Daddy was a doctor, a healer and a nurturer when he obeyed his better instincts. He was also an animal lover and a gardener. He fed hummingbirds from numerous feeders on his deck at his house on Lake Sinclair and would name the different varieties. He especially loved the ruby throated ones. He grew azaleas, hostas, hollyhocks, and daisies among other flowers at his house and even sent me some of his hardier perennials which I grew in my gardens at our old house.
It was in that garden amongst his flowers when I experienced a magical moment. After waking from a disturbingly realistic dream about my dad not wanting to die but being called to heaven anyway, I felt as though I had lost him all over again. Knowing I wouldn’t go back to sleep, I rose to find it was already almost six o’clock, nearly full light. I put on my scarlet bathrobe and shearling slippers then headed down the hallway to the stairs.
I turned to grab the hand rail to go down, but my foot slipped and I missed the step bumping down the first three or four stairs on my rear end. Upset as I was by the dream, I started to cry because the fall had scared me and it hurt. Prairie Dawn, my chocolate Lab, came to investigate, consoling me by licking my face, so I decided to let her out for her morning turn about the yard. I sat on the front porch steps feeling sorry for myself. I missed Daddy horribly and put my head on my knees.
Over my sniffles I heard a humming noise, low at first but getting louder. I looked up to see an iridescent blue hummingbird with very dark eyes flitting from one flower to the next up the curved walkway toward me. I sat very still. It came closer until he hovered within a foot of my face. He hovered there looking at me, and I was overcome with the feeling that Daddy was trying to communicate with me, to tell me not to grieve, that he was okay. As soon as that thought entered my mind, the hummingbird flew away without stopping at a single flower.

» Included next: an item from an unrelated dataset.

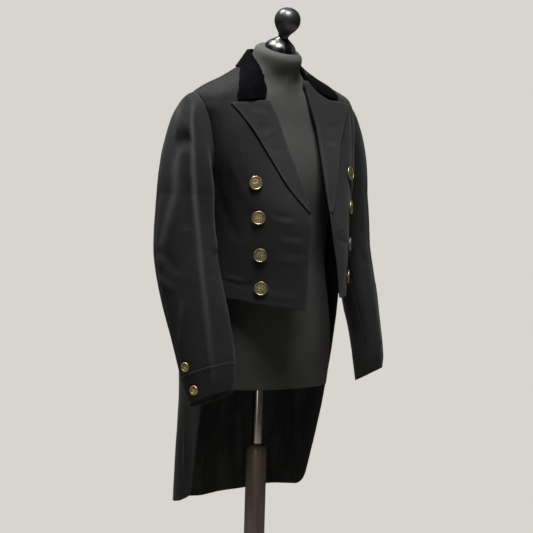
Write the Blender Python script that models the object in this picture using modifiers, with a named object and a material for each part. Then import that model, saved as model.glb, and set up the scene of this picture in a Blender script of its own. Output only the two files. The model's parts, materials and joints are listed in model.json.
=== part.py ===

I stared after it and felt such a rush of love and peaceful gratitude, like God’s hand had reached out and touched my heart. For a moment time stopped; the sun shone golden through the crisp September air and lit the purple flowers of the hostas and set the purple cone flowers aglow. Just as suddenly, the spell was broken. Prairie Dawn jumped up the steps of the porch and ambled over to me. The world was with me again.
I thank God for the moment he granted me, the peace he allowed me to feel knowing my daddy was safely with him. I couldn’t be with my daddy when he died and I have always felt I should have been. But at that moment I knew Daddy didn’t mind. He knew I loved him, and God allowed him to remind me just how much he loved me. I know I’ll never stop missing him. He and I were connected through life, through some mystical quality that manifests itself through heredity, through blood, eye color, particular gestures. We were connected spiritually through love, through God and His tender mercies.
God allows us to remember the good things about our loved ones when they die, and the bad just don’t seem to matter. I believe what remains of a person when they die is pure love, the essence of God which we discover quite by accident and which blesses us and renews us, a benediction and a promise of paradise, that mystical other world of which we can only dream.
Beautiful. Thanks for sharing that. The day when Tim’s mother died here in our house, we had a Great Blue Heron hang out by the pond next to the house. Never before nor since have I seen one hang out on the house side of the pond – they are always on the far side of the pond as far away from us as possible. The next day and for exactly a week we had an Oriole sit in a tree singing next to the house – Tim had never seen an Oriole here before, and we have never seen it since. His mom was a bird lover – I’ve also heard stories from many other people about spiritual visits coming in the form of bird.
Love ya!
SK
Thanks, Shirley Kathryn. I’ve had many people tell me about their experiences with birds being messengers of the spirit since I’ve posted this. I think it”s just incredible what God lets us see and understand, especially when we’re grieving. Tanks for taking the time to read what I wrote. Love you too!